Holding: Section 11 of the 1933 Act requires a plaintiff to plead and prove that they purchased securities traceable to the specific registration statement alleged to be materially misleading.

Real World Impact:
  • Limits §11 lawsuits to buyers of shares traceable to the challenged registration statement.
  • Makes it harder for purchasers of unregistered or secondary shares to sue under §11.
  • Leaves lower courts to decide if complaints adequately allege traceability on remand.
Topics: securities law, investor lawsuits, registration statements, direct listings

Summary

Background

A technology company that runs an instant messaging platform conducted a direct listing and filed a registration statement for certain shares it intended to offer publicly. A public buyer who purchased shares when the company went public later sued, saying the registration statement was materially misleading under the 1933 securities law.

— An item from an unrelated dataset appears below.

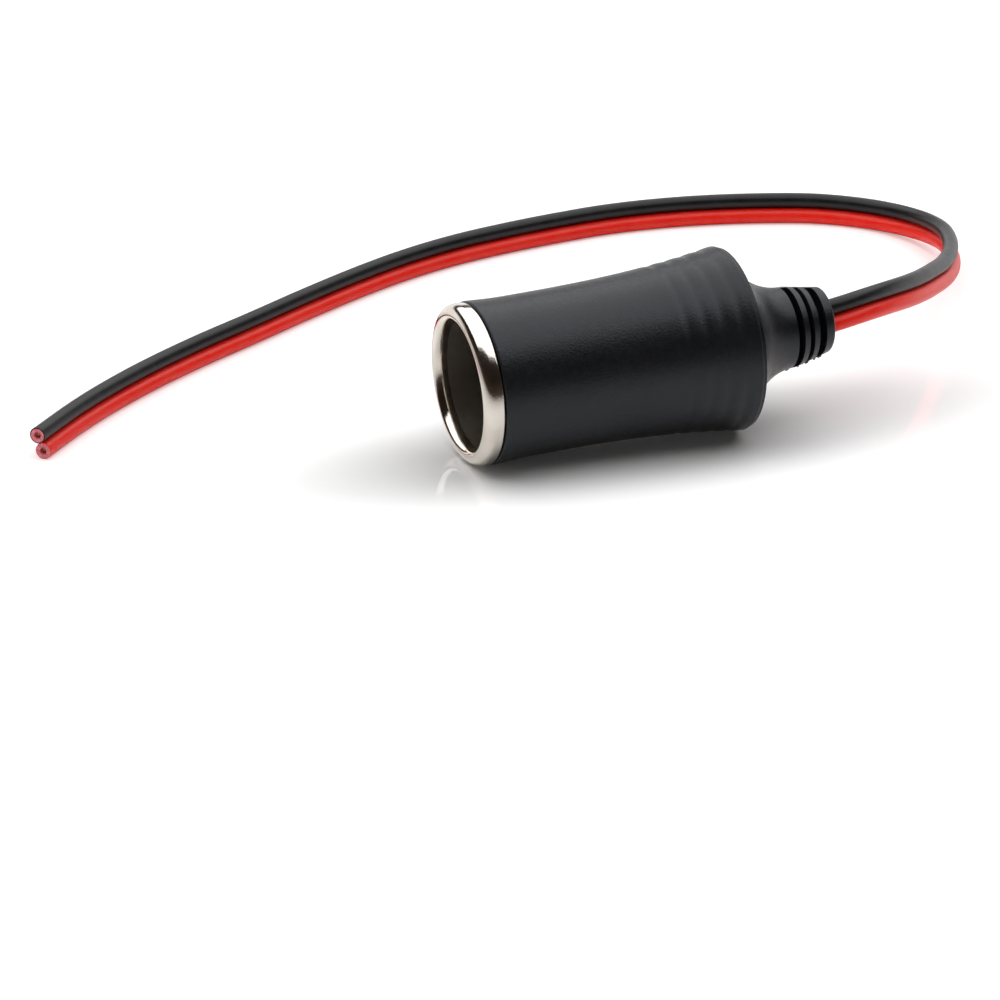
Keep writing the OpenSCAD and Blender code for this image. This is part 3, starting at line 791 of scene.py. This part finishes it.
rows = boot_rows()
outline = rows + list(HOLLOW)
vertices, ring_starts, along_values, off_values, out_values = [], [], [], [], []
for i, (s, r) in enumerate(outline):
    ring_starts.append(len(vertices))
    rise = TAIL_RISE * max(0, (s - RISE_FROM) / (TAIL_AT - RISE_FROM)) ** 2
    for k in range(BOOT_SIDES if r else 1):
        turn = 2 * math.pi * k / BOOT_SIDES
        x, y, z = laid(s, r, turn)
        vertices.append((x / 1000, y / 1000, (z + rise) / 1000))
        along_values.append(s)
        off_values.append(r if i < len(rows) else 0)
        out_values += [-math.cos(turn) * math.sin(TILT), math.sin(turn),
                       math.cos(turn) * math.cos(TILT)]
faces = []
for i in range(len(outline)):
    j = (i + 1) % len(outline)
    here, there = ring_starts[i], ring_starts[j]
    for k in range(BOOT_SIDES):
        n = (k + 1) % BOOT_SIDES
        if outline[i][1] and outline[j][1]:
            faces.append((here + k, here + n, there + n, there + k))
        elif outline[i][1]:
            faces.append((here + k, here + n, there))
        elif outline[j][1]:
            faces.append((here, there + n, there + k))
blank = bpy.data.meshes.new("boot_blank")
blank.from_pydata(vertices, [], faces)
for name, kind, values, field in (("along", "FLOAT", along_values, "value"),
                                  ("off_axis", "FLOAT", off_values, "value"),
                                  ("outward", "FLOAT_VECTOR", out_values, "vector")):
    blank.attributes.new(name, kind, "POINT").data.foreach_set(field, values)
press_tree, press_named = boot_press()
boot = grown("vinyl_boot", press_tree, press_named, {"Vinyl": boot_vinyl}, blank)
for name in ("along", "off_axis", "outward"):
    if name in boot.data.attributes:
        boot.data.attributes.remove(boot.data.attributes[name])
smooth(boot.data, 48)
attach(boot, "root")
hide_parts("moulded_boot")


# Behind the floor, out of sight: a shouldered insulator round the rivet, a brass lug under
# its tail, a tinned steel lug welded to the floor, and the core that was moulded round them
# before the boot. They keep the construction model's solids and only get their finishes.
def finish_node(name, material):
    """Gives a solid of the construction model its material."""
    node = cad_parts[name]
    node.data.materials.clear()
    node.data.materials.append(material)


# Brown phenolic, cut from rod: even and satin, with darker threads of its linen filler
brown_phenolic, tree = new_material("brown_phenolic_rod")
place = along_axis(tree)
linen = put(tree, "ShaderNodeTexWave", {"Vector": place, "Scale": 320, "Distortion": 3.0,
                                        "Detail": 2.0}).outputs["Fac"]
colour = ramp(tree, linen, [(0.2, "#4a2a14"), (0.8, "#6b4023")])
bump = relief(tree, linen, 0.2, 0.00003)
surface(tree, {"Base Color": colour, "Roughness": 0.48, "IOR": 1.6, "Normal": bump})
finish_node("rear_insulator", brown_phenolic)

# Stamped brass strip: yellow, with rolling lines along the strip and small heat stains
stamped_brass, tree = new_material("stamped_brass")
place = along_axis(tree)
rolled = noise(tree, stretched(tree, place, (60, 2600, 2600)), 1, 4)
stain = noise(tree, place, 420, 4)
colour = ramp(tree, stain, [(0.3, "#a67c39"), (0.7, "#d8b56a")])
rough = spread(tree, rolled, 0.2, 0.42)
bump = relief(tree, rolled, 0.25, 0.00001)
surface(tree, {"Base Color": colour, "Metallic": 1.0, "Roughness": rough, "Normal": bump})
finish_node("positive_lug", stamped_brass)

# Steel strip with a hot tin coat: pale grey with soft frosted patches
tinned_steel, tree = new_material("tinned_steel")
place = along_axis(tree)
frost = put(tree, "ShaderNodeTexVoronoi", {"Vector": place, "Scale": 900})
drift = noise(tree, place, 500, 3)
colour = ramp(tree, drift, [(0.3, "#a9abac"), (0.7, "#cccdcb")])
rough = spread(tree, frost.outputs["Distance"], 0.28, 0.5)
surface(tree, {"Base Color": colour, "Metallic": 1.0, "Roughness": rough})
finish_node("negative_lug", tinned_steel)

# Natural polyethylene, milky and a little waxy, with faint flow marks from the gate
natural_core, tree = new_material("natural_polyethylene")
place = along_axis(tree)
flow = put(tree, "ShaderNodeTexNoise", {"Vector": place, "Scale": 180, "Detail": 4,
                                        "Distortion": 1.0}).outputs["Fac"]
colour = ramp(tree, flow, [(0.3, "#cfc8b4"), (0.7, "#e2dccb")])
bump = relief(tree, flow, 0.2, 0.00005)
surface(tree, {"Base Color": colour, "Roughness": 0.42, "IOR": 1.51,
               "Subsurface Weight": 0.2, "Subsurface Scale": 0.001,
               "Normal": bump})
finish_node("inner_core", natural_core)


# The wires' stripped copper and the two solder joints on the lugs, inside the core.
# They keep their solids as well.
solder_tin, tree = new_material("frosted_solder")
place = along_axis(tree)
frost = noise(tree, place, 2400, 5)
colour = ramp(tree, frost, [(0.3, "#a6a8aa"), (0.7, "#d2d3d1")])
bump = relief(tree, frost, 0.4, 0.00003)
surface(tree, {"Base Color": colour, "Metallic": 1.0, "Roughness": 0.36, "Normal": bump})
for name, material in (("black_conductor", drawn_copper), ("red_conductor", drawn_copper),
                       ("black_solder", solder_tin), ("red_solder", solder_tin)):
    finish_node(name, material)


# The floor: a sheet of glossy white acrylic, large enough to fill every view. It keeps the
# object's shadow and a faint image of it, and open floor comes out white by a painted glow
# that is held off near the object, which leaves painted shade round it. How far the glow
# reaches near the object and on the far floor is in metres.
FLOOR_HALF = 4000
GLOW_SQUASH = (0.32, 1.0, 1.0)
NEAR_GLOW_REACH = (0.012, 0.027)
OPEN_LIFT = 0.36
FAR_REACH = (0.2, 1.2)
FAR_LIFT = 0.7

# Cast acrylic: white and glossy, a little dusty. The camera sees it glow away from the
# object, a painted glow, so that open floor comes out white while the shadow stays; near the
# object it has no glow, which is painted shade.
white_acrylic, tree = new_material("glossy_white_acrylic")
seen = put(tree, "ShaderNodeLightPath")
place = put(tree, "ShaderNodeTexCoord").outputs["Object"]
dust = noise(tree, place, 60, 2)
rough = spread(tree, dust, 0.05, 0.08)
squashed = put(tree, "ShaderNodeVectorMath", {0: place, 1: GLOW_SQUASH},
               operation="MULTIPLY").outputs["Vector"]
away = put(tree, "ShaderNodeVectorMath", {0: squashed}, operation="LENGTH").outputs["Value"]
open_floor = spread(tree, away, 0.0, OPEN_LIFT, *NEAR_GLOW_REACH, interpolation_type="SMOOTHSTEP")
far_floor = spread(tree, away, 0.0, FAR_LIFT, *FAR_REACH)
lift = maths(tree, "MULTIPLY", seen.outputs["Is Camera Ray"],
             maths(tree, "ADD", open_floor, far_floor))
surface(tree, {"Base Color": (1, 1, 1, 1), "Roughness": rough, "IOR": 1.49,
               "Emission Color": (1, 1, 1, 1), "Emission Strength": lift})
floor = piece_of("studio_floor", [(-FLOOR_HALF, -FLOOR_HALF, 0), (FLOOR_HALF, -FLOOR_HALF, 0),
                                  (FLOOR_HALF, FLOOR_HALF, 0), (-FLOOR_HALF, FLOOR_HALF, 0)],
                 [(0, 1, 2, 3)], [white_acrylic])


# The light, in metres: one very wide soft box overhead, from far behind the object to a
# little in front of it. The room below is dark, which shows in the metal and the boot, but
# for a low white backdrop behind; what the camera sees past the floor is white.
BOX_HEIGHT = 0.6
BOX_FRONT = -0.31
BOX_BACK = 1.28
BOX_HALF_WIDTH = 0.8
BOX_RADIANCE = 1.64
CARD_SIZE = (0.9, 0.25)
ROOM_DARK_FROM = 0.35
BACKDROP_TOP = (0.17, 0.24)
BACKDROP_EDGE = (0.3, 0.6)

world = bpy.data.worlds.new("studio")
scene.world = world
world.use_nodes = True
tree = world.node_tree
tree.nodes.clear()
seen = put(tree, "ShaderNodeLightPath").outputs
look = put(tree, "ShaderNodeTexCoord").outputs["Generated"]
height = put(tree, "ShaderNodeSeparateXYZ", {"Vector": look}).outputs["Z"]
behind = put(tree, "ShaderNodeVectorMath",
             {0: look, 1: (math.sin(camera_yaw), math.cos(camera_yaw), 0)},
             operation="DOT_PRODUCT").outputs["Value"]
dim = spread(tree, height, 0.0, 1.0, 0.0, ROOM_DARK_FROM)
room = ramp(tree, dim, [(0.0, "#3a3029"), (1.0, "#221b17")])
backdrop = maths(tree, "MULTIPLY", spread(tree, height, 1.0, 0.0, *BACKDROP_TOP),
                 spread(tree, behind, 0.0, 1.0, *BACKDROP_EDGE))
backdrop = maths(tree, "MULTIPLY", backdrop, seen["Is Glossy Ray"])
white = maths(tree, "MAXIMUM", seen["Is Camera Ray"], seen["Is Transmission Ray"])
white = maths(tree, "MAXIMUM", white, backdrop)
colour = put(tree, "ShaderNodeMix", {0: white, 6: room, 7: (1, 1, 1, 1)},
             data_type="RGBA").outputs[2]
light = put(tree, "ShaderNodeBackground", {"Color": colour, "Strength": 1.0})
put(tree, "ShaderNodeOutputWorld", {"Surface": light.outputs["Background"]})


def area_light(name, wide, high, energy):
    """A rectangular lamp that the camera doesn't see."""
    data = bpy.data.lights.new(name, "AREA")
    data.shape = "RECTANGLE"
    data.size = wide
    data.size_y = high
    data.energy = energy
    lamp = placed(name, data)
    lamp.visible_camera = False
    return lamp


box_wide = 2 * BOX_HALF_WIDTH
box_deep = BOX_BACK - BOX_FRONT
soft_box = area_light("soft_box", box_wide, box_deep,
                      BOX_RADIANCE * math.pi * box_wide * box_deep)
soft_box.rotation_euler = (0, 0, -camera_yaw)
middle = (BOX_BACK + BOX_FRONT) / 2
soft_box.location = (middle * math.sin(camera_yaw), middle * math.cos(camera_yaw), BOX_HEIGHT)

# Two weak, low cards, which no surface mirrors, lift the sides that face the camera and
# let a little light into the socket's mouth
for name, energy, at in (("camera_card", 1.0, (-0.36, -0.93, 0.2)),
                         ("mouth_card", 1.9, (-0.95, -0.16, 0.16))):
    card = area_light(name, *CARD_SIZE, energy)
    card.matrix_world = (Matrix.Translation(Vector(at))
                         @ (-Vector(at)).to_track_quat("-Z", "Y").to_matrix().to_4x4())
    card.visible_glossy = False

The buyer sued on behalf of a class after the stock price fell; the company argued the buyer had not alleged he purchased shares traceable to the registration statement because many unregistered shares were also sold in the direct listing.

Reasoning

The Court considered what the phrase “such security” in the statute means. Looking at the statute’s wording and context, the Court noted repeated narrowing language referring to the particular registration statement, other provisions limiting a registration’s effect to the securities specified, and a damages cap tying recovery to registered shares. The Court concluded the better reading requires a plaintiff to plead and prove that they purchased securities traceable to the specific registration statement alleged to be misleading. Policy arguments for a broader reading did not overcome the textual and contextual clues.

Real world impact

The ruling narrows which investors can pursue claims under §11: plaintiffs must show their shares are traceable to the challenged registration. The decision vacates the Ninth Circuit’s contrary ruling and sends the case back for the lower court to determine if the complaint meets the traceability requirement. This is not a final ruling on liability; courts must apply the traceability rule to the facts on remand.

Dissents or concurrances

The Ninth Circuit had a dissent that argued for the traceability requirement; the Supreme Court’s opinion was unanimous and adopts that approach.